NOTE: In many cases of up-sampling, no interpolation is needed, as exact filter coefficients can be computed in a reasonable amount of space. To be precise, this is done when
input_rate < output_rate && output_rate/gcd(input_rate,output_rate) <= 511
The above_periods value is used to indicate if sound should be trimmed at the beginning of the audio file. A value of zero indicates no silence should be trimmed from the beginning. When specifing an non-zero above_periods, it trims audio up until it finds non-silence. Normally, when trimming silence from beginning of audio the above_periods will be 1 but it can be increased to higher values to trim all data up to a specific count of non-silence periods. For example, if you had an audio file with two songs that each contained 2 seconds of silence before the song, you could specify an above_period of 2 to strip out both silence periods and the first song.
When above_periods is non-zero, you must also specify a duration and threshold. Duration indications the amount of time that non-silence must be detected before it stops trimming data. By increasing the duration, burst of noise can be treated as silence and trimmed off.
Threshold is used to indicate what sample value you should treat as silence. For digital audio, a value of 0 may be fine but for audio recorded from analog, you may wish to increase ths value to account for background noise.
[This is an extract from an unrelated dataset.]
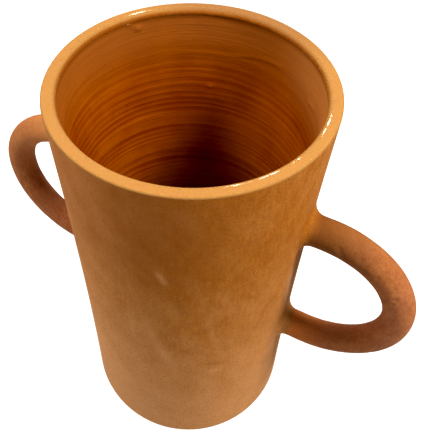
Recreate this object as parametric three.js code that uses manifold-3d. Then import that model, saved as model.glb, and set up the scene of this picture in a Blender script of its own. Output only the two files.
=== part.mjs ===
// A two-handled terracotta vase, thrown on a wheel: a tall straight body with a glazed inside,
// and two round ear handles luted to the wall. Millimetres, +Z up. The origin is the centre of
// the base, and the handles lie along X.
import * as THREE from 'three';
import { mergeVertices } from 'three/addons/utils/BufferGeometryUtils.js';
import Module from 'manifold-3d';

// Thrown body
const height = 307;
const rimRadius = 80;
const footRadius = 78.8; // of the wall just above the foot's rounding
const waist = 1.8; // how far the wall draws in at mid height
const footRounding = 16;
const wallThickness = 8;
const floorThickness = 10;
const floorRounding = 12;
const lipOuterRounding = 1.6;
const lipInnerRounding = 3;
const wallSteps = 6;
const roundSegments = 72;

// Glaze lining
const glazeThickness = 0.6;
const glazeBelowRim = 4;
const liningSegments = 48;

// Handles: a round rope of clay whose centre line leaves the wall level, turns half a circle
// outside it and comes back level
const ropeRadius = 10.1;
const loopRadius = 54;
const loopCentreX = 91.4;
const loopCentreZ = 176;
const ropeSides = 20;
const ropeSteps = 40;

// Luting coils: a ring of clay worked into a cove between the wall and the rope
const coveRadius = 6;
const coilEdge = 0.6; // thickness left at the feathered edges
const coveSteps = 5;
const coilSegments = 24;

const gap = 0.3; // between pieces that touch

const wasm = await Module();
wasm.setup();

const terracotta = { color: 0xb8713a, roughness: 0.85, metalness: 0 };
const handleClay = { color: 0xa8623a, roughness: 0.85, metalness: 0 };
const clearGlaze = { color: 0x94480f, roughness: 0.25, metalness: 0 };

// The wall's outer radius at a height above the foot's rounding.
function wallRadius(z) {
  const u = THREE.MathUtils.clamp((z - footRounding) / (height - footRounding), 0, 1);
  return THREE.MathUtils.lerp(footRadius, rimRadius, u) - waist * 4 * u * (1 - u);
}

// Points of an arc in a profile, as (radius, height), from one angle to another in degrees.
function arc(centreR, centreZ, radius, fromDegrees, toDegrees, steps) {
  return Array.from({ length: steps + 1 }, (_, i) => {
    const angle = THREE.MathUtils.degToRad(fromDegrees + ((toDegrees - fromDegrees) * i) / steps);
    return new THREE.Vector2(
      centreR + radius * Math.cos(angle),
      centreZ + radius * Math.sin(angle),
    );
  });
}

// The wall's line between two heights, moved inwards by an offset.
function wallLine(fromZ, toZ, inwards) {
  return Array.from({ length: wallSteps + 1 }, (_, i) => {
    const z = THREE.MathUtils.lerp(fromZ, toZ, i / wallSteps);
    return new THREE.Vector2(wallRadius(z) - inwards, z);
  });
}

// A profile of (radius, height) turned about Z.
function turned(profile, segments) {
  return new THREE.LatheGeometry(profile, segments).rotateX(Math.PI / 2);
}

// The outside of the body: base, foot rounding and wall, up to the lip's rounding.
function outsideLine() {
  return [
    new THREE.Vector2(0, 0),
    ...arc(footRadius - footRounding, footRounding, footRounding, -90, 0, 6),
    ...wallLine(footRounding, height - lipOuterRounding, 0).slice(1),
  ];
}

// The inside face from the lip down to the middle of the floor, moved inwards from the clay.
function insideLine(fromZ, inwards) {
  const offset = wallThickness + inwards;
  const floorZ = floorThickness + inwards;
  const rounding = floorRounding - inwards;
  const cornerZ = floorZ + rounding;
  const cornerR = wallRadius(cornerZ) - offset - rounding;
  return [
    ...wallLine(fromZ, cornerZ, offset),
    ...arc(cornerR, cornerZ, rounding, 0, -90, 5).slice(1),
    new THREE.Vector2(0, floorZ),
  ];
}

function thrownBody() {
  const lipInnerR = wallRadius(height) - wallThickness;
  const profile = [
    ...outsideLine(),
    ...arc(rimRadius - lipOuterRounding, height - lipOuterRounding, lipOuterRounding, 0, 90, 3).slice(1),
    ...arc(lipInnerR + lipInnerRounding, height - lipInnerRounding, lipInnerRounding, 90, 180, 4),
    ...insideLine(height - lipInnerRounding, 0).slice(1),
  ];
  return turned(profile, roundSegments);
}

// A thin skin that follows the inside of the clay from just under the lip to the floor.
function glazeLining() {
  const top = height - glazeBelowRim;
  const clayFace = insideLine(top, gap).reverse();
  const poolFace = insideLine(top, gap + glazeThickness);
  return turned([...clayFace, ...poolFace], liningSegments);
}

// A closed geometry as a solid that can be cut.
function solid(geometry) {
  const bare = geometry.clone();
  bare.deleteAttribute('normal');
  bare.deleteAttribute('uv');
  const merged = mergeVertices(bare, 1e-4);
  return new wasm.Manifold(
    new wasm.Mesh({
      numProp: 3,
      vertProperties: merged.getAttribute('position').array,
      triVerts: new Uint32Array(merged.index.array),
    }),
  );
}

// A solid back as a geometry.
function geometryOf(cutSolid) {
  const mesh = cutSolid.getMesh();
  return new THREE.BufferGeometry()
    .setAttribute('position', new THREE.BufferAttribute(mesh.vertProperties, 3))
    .setIndex(new THREE.BufferAttribute(mesh.triVerts, 1));
}

// The rope's centre line in the XZ plane: in from the wall, round the loop and back.
class HandleLine extends THREE.Curve {
  constructor() {
    super();
    this.startX = wallRadius(loopCentreZ) - wallThickness / 2;
    this.level = loopCentreX - this.startX;
    this.bend = Math.PI * loopRadius;
    this.arcLengthDivisions = 400;
  }

  getPoint(t, target = new THREE.Vector3()) {
    const s = t * (2 * this.level + this.bend);
    if (s < this.level) {
      return target.set(this.startX + s, 0, loopCentreZ + loopRadius);
    }
    if (s > this.level + this.bend) {
      return target.set(loopCentreX - (s - this.level - this.bend), 0, loopCentreZ - loopRadius);
    }
    const angle = Math.PI / 2 - (s - this.level) / loopRadius;
    return target.set(
      loopCentreX + loopRadius * Math.cos(angle),
      0,
      loopCentreZ + loopRadius * Math.sin(angle),
    );
  }
}

// A rope of clay bent to the handle line, with both ends cut to sit on the wall.
function handleRope() {
  const section = new THREE.Shape(
    Array.from({ length: ropeSides }, (_, i) => {
      const angle = (2 * Math.PI * i) / ropeSides;
      return new THREE.Vector2(ropeRadius * Math.cos(angle), ropeRadius * Math.sin(angle));
    }),
  );
  const rope = new THREE.ExtrudeGeometry(section, {
    steps: ropeSteps,
    extrudePath: new HandleLine(),
  });
  const wallEnvelope = turned(
    [
      new THREE.Vector2(0, 0),
      ...wallLine(footRounding, height, -gap),
      new THREE.Vector2(0, height),
    ],
    roundSegments,
  );
  return geometryOf(solid(rope).subtract(solid(wallEnvelope)));
}

// A ring around the rope's root at a height. Its profile is a cove from the rope down to the
// wall, and its back is wrapped round the wall.
function lutingCoil(rootZ) {
  const boreR = ropeRadius + gap;
  const outerR = boreR + coilEdge + coveRadius;
  const length = coilEdge + coveRadius;
  const profile = [
    new THREE.Vector2(boreR, 0),
    new THREE.Vector2(outerR, 0),
    ...arc(outerR, length, coveRadius, -90, -180, coveSteps),
    new THREE.Vector2(boreR, length),
    new THREE.Vector2(boreR, 0),
  ];
  const ring = new THREE.LatheGeometry(profile, coilSegments);
  const place = ring.getAttribute('position');
  for (let i = 0; i < place.count; i += 1) {
    const y = -place.getX(i);
    const z = rootZ + place.getZ(i);
    const wallX = Math.sqrt((wallRadius(z) + gap) ** 2 - y ** 2);
    place.setXYZ(i, wallX + place.getY(i), y, z);
  }
  return ring;
}

function piece(name, geometry, look) {
  const mesh = new THREE.Mesh(geometry, new THREE.MeshStandardMaterial(look));
  mesh.name = name;
  return mesh;
}

// One handle with its two luting coils, turned about Z to its side of the body.
function handle(side, turn) {
  const assembly = new THREE.Group();
  assembly.add(
    piece(`handle_${side}`, handleRope(), handleClay),
    piece(`luting_coil_upper_${side}`, lutingCoil(loopCentreZ + loopRadius), terracotta),
    piece(`luting_coil_lower_${side}`, lutingCoil(loopCentreZ - loopRadius), terracotta),
  );
  assembly.rotation.z = turn;
  return assembly;
}

const group = new THREE.Group();
group.add(
  piece('thrown_body', thrownBody(), terracotta),
  piece('glaze_lining', glazeLining(), clearGlaze),
  handle('right', 0),
  handle('left', Math.PI),
);

export default group;
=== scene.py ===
"""A tall two-handled terracotta vase: matte fired clay outside, clear glaze inside.

Everything is in metres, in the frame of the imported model: +Z up along the turning axis, the
base on z = 0, and the two handles along X. The body, the glaze lining, the handles and the
luting coils are each remodelled here over the plain solids of the same names.
"""

import logging
import math
import random
from dataclasses import dataclass, field, replace
from enum import Enum
from functools import reduce

import bmesh
import bpy
from bmesh.types import BMEdge, BMVert
from bpy.types import Material, Object
from mathutils import Matrix, Vector, noise


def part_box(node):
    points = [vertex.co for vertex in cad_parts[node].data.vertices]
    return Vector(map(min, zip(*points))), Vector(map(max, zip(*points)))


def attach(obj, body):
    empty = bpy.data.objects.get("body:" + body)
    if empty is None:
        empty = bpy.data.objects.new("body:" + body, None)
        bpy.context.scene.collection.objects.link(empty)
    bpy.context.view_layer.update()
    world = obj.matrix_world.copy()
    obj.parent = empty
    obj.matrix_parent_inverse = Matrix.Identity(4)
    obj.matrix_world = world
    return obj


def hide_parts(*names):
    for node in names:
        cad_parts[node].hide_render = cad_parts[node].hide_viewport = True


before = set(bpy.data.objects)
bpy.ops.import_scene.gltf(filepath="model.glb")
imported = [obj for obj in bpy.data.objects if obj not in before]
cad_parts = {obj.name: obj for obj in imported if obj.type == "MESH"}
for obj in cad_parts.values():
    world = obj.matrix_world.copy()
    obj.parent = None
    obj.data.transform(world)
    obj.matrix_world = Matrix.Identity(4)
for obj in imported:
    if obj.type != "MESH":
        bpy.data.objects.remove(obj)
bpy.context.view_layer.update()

Socket = bpy.types.NodeSocket
Mesh = bmesh.types.BMesh
Triple = tuple[float, float, float]

MM = 0.001
X, Y, Z = range(3)
ON_AXIS = 1e-6
BODY = "root"

log = logging.getLogger("vase")


class Side(Enum):
    """The side of the body that a handle is on, as the sign of its X."""

    RIGHT = 1
    LEFT = -1


class Root(Enum):
    """The end of a handle where a luting coil joins it to the wall."""

    UPPER = 1
    LOWER = -1


# ------------------------------------------------------------------------------ small tools


def smoothstep(low: float, high: float, value: float) -> float:
    """A soft step, from 0 at low to 1 at high, which may be below low."""
    t = min(1.0, max(0.0, (value - low) / (high - low)))
    return t * t * (3.0 - 2.0 * t)


def turn_between(start: float, end: float) -> float:
    """The shorter turn from one angle to another, in degrees."""
    return (end - start + 180.0) % 360.0 - 180.0


def cloud(point: Vector, size: float, seed: float) -> float:
    """Soft noise from about -1 to 1 with lumps of one size, its own for each seed."""
    return noise.noise(point / size + Vector((seed, seed * 1.7, -seed)))


def at(x: float, z: float) -> Vector:
    """A point of a section in the XZ plane."""
    return Vector((x, 0.0, z))


def arc(centre: Vector, radius: float, start: float, end: float, steps: int) -> list[Vector]:
    """Points along an arc in the XZ plane, between two angles in degrees from +X towards +Z."""
    angles = [math.radians(start + (end - start) * i / steps) for i in range(steps + 1)]
    return [centre + radius * at(math.cos(a), math.sin(a)) for a in angles]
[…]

When optionally trimming silence from the end of a sound file, you specify a below_periods count. In this case, below_period means to remove all audio data after silence is detected. Normally, this will be a value 1 of but it can be increased to skip over periods of silence that are wanted. For example, if you have a song with 2 seconds of silence in the middle and 2 second at the end, you could set below_period to a value of 2 to skip over the silence in the middle of the audio file.
For below_periods, duration specifies a period of silence that must exist before data is not copied any more. By specifying a higher duration, silence that is wanted can be left in the audio. For example, if you have a song with an expected 1 second of silence in the middle and 2 seconds of silence at the end, a duration of 2 seconds could be used to skip over the middle silence.
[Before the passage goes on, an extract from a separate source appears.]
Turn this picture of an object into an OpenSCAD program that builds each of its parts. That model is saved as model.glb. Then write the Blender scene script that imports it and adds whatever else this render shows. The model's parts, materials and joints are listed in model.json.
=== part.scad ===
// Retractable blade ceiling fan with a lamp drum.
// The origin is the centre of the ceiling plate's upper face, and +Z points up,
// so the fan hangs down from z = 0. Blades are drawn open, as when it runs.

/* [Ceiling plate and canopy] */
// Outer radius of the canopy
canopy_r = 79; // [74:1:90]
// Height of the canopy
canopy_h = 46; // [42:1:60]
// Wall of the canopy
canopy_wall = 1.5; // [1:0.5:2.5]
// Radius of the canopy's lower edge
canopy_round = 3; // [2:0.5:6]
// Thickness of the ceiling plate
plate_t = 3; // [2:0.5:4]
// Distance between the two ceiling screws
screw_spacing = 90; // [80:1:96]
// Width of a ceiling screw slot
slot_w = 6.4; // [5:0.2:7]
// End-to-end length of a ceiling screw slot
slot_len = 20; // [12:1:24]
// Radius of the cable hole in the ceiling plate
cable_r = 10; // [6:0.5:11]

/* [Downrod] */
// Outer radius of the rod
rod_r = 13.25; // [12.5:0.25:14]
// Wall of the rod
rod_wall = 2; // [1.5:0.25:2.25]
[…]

Unfortunetly, you must know the length of the silence at the end of your audio file to trim off silence reliably. A work around is to use the silence effect in combination with the reverse effect. By first reversing the audio, you can use the above_periods to reliably trim all audio from what looks like the front of the file. Then reverse the file again to get back to normal.
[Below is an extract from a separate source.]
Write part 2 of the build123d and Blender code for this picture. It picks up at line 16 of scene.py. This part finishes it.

To remove silence from the middle of a file, specify a below_periods that is negative. This value is then treated as a positive value and is also used to indicate the effect should restart processing as specified by the above_periods, making it suitable for removing periods of silence in the middle of the sound file.
The period counts are in units of samples. Duration counts may be in the format of hh:mm:ss.frac, or the exact count of samples. Threshold numbers may be suffixed iwth d, or % to indicate the value is in decibels or a percentage of maximum value of the sample value (0% specifies pure digital silence).
The "Volume Adjustment:" field in the statistics gives you the argument to the -v number which will make the sample as loud as possible without clipping.
The option -v will print out the "Volume Adjustment:" field's value only and return. This could be of use in scripts to auto convert the volume.
The -s n option is used to scale the input data by a given factor. The default value of n is the max value of a signed long variable (0x7fffffff). Internal effects always work with signed long PCM data and so the value should relate to this fact.
The -rms option will convert all output average values to root mean square format.
There is also an optional parameter -d that will print out a hex dump of the sound file from the internal buffer that is in 32-bit signed PCM data. This is mainly only of use in tracking down endian problems that creep in to SoX on cross-platform versions.